··· Stored records
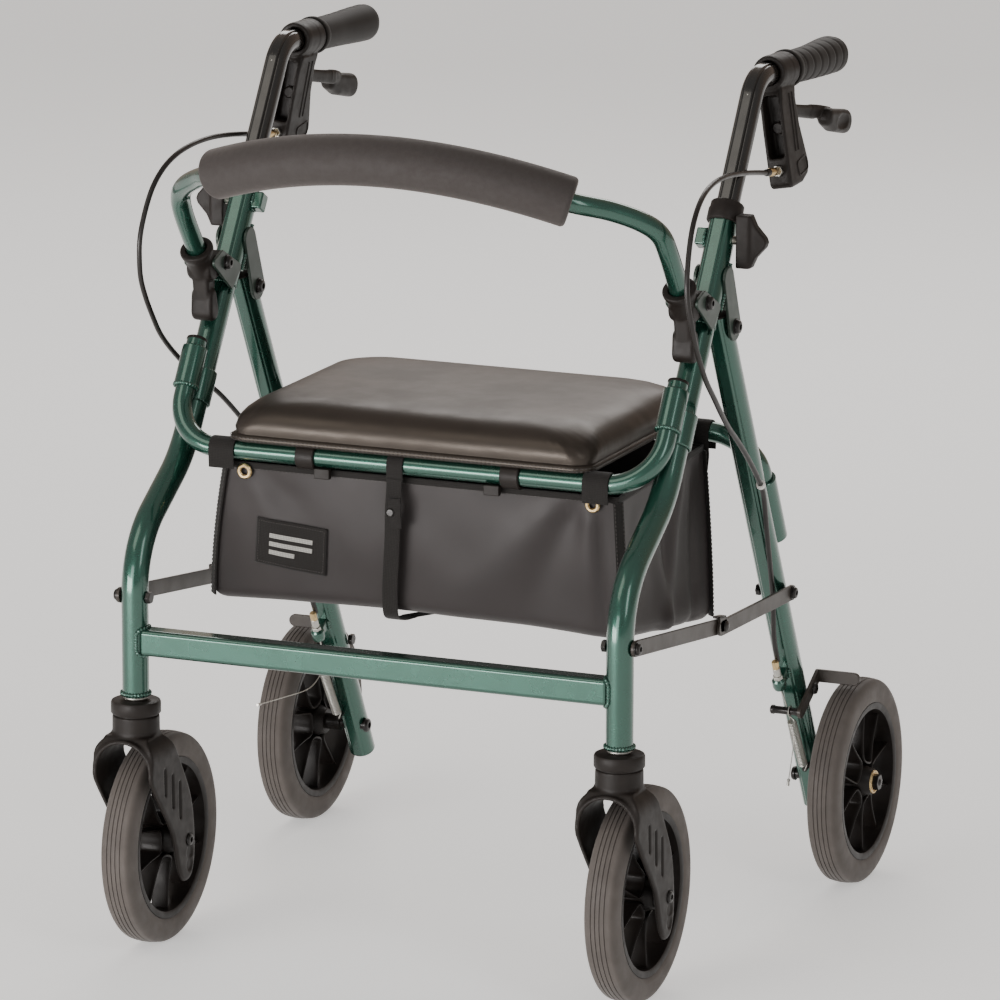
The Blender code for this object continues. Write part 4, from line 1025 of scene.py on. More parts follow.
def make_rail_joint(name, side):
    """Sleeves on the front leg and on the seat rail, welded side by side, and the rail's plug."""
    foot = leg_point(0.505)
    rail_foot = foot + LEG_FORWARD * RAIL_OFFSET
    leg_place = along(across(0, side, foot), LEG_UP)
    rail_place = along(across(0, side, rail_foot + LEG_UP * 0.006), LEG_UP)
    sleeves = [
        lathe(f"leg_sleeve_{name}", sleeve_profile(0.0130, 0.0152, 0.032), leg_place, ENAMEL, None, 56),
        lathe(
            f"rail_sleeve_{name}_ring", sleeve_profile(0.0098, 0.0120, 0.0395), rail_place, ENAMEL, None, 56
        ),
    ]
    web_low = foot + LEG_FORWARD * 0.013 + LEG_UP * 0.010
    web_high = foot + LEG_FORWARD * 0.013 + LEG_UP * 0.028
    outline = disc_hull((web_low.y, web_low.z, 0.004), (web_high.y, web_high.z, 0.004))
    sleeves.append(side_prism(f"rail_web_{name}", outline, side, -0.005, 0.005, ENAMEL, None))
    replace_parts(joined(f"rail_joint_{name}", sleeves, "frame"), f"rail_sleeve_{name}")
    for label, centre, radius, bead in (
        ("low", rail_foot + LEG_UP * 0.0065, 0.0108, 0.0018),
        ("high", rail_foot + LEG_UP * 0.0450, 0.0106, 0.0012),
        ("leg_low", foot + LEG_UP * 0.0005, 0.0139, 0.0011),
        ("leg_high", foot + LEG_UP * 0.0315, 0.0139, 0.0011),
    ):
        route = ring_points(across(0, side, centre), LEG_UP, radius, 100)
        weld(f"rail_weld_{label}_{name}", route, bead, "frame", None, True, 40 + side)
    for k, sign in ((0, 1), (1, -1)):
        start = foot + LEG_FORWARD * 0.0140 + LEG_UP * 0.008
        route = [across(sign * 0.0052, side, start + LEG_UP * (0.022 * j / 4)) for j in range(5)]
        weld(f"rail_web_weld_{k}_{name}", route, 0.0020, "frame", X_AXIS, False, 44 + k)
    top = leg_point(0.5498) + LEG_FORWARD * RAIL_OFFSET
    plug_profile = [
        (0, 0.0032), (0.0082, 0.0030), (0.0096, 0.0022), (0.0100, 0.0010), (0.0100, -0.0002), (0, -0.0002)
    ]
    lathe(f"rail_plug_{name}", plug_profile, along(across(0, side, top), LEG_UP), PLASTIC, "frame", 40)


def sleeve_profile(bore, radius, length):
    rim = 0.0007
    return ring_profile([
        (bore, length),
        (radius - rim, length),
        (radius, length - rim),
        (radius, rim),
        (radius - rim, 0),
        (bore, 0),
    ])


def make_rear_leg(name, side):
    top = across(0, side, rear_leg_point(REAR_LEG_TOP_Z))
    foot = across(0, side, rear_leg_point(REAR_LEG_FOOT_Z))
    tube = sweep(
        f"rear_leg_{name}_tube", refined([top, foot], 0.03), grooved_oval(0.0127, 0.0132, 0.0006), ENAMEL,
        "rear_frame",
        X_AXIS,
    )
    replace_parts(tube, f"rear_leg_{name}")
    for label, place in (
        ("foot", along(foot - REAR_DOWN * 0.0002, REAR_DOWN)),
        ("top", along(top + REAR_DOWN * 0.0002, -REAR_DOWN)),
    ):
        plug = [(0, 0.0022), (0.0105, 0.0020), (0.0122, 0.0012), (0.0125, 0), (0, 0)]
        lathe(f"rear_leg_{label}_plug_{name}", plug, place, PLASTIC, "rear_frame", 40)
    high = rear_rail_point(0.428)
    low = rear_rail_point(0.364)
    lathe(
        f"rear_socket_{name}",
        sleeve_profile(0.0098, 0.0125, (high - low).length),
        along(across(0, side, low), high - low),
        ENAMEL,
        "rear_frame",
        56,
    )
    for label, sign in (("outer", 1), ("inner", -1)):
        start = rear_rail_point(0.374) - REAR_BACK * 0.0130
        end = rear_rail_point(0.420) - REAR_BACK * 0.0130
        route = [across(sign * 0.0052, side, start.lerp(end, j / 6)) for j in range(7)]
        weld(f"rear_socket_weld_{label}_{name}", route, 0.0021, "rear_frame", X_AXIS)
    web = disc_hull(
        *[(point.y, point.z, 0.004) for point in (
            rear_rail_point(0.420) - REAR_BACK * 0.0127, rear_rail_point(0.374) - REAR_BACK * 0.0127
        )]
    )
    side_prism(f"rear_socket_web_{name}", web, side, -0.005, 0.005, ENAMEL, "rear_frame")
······
··· Stored records
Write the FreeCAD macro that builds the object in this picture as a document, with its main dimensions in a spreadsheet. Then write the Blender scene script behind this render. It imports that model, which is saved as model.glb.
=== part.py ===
······
Your objective
Report the number of lines holding the string "this", without any other words.

Worked solution
2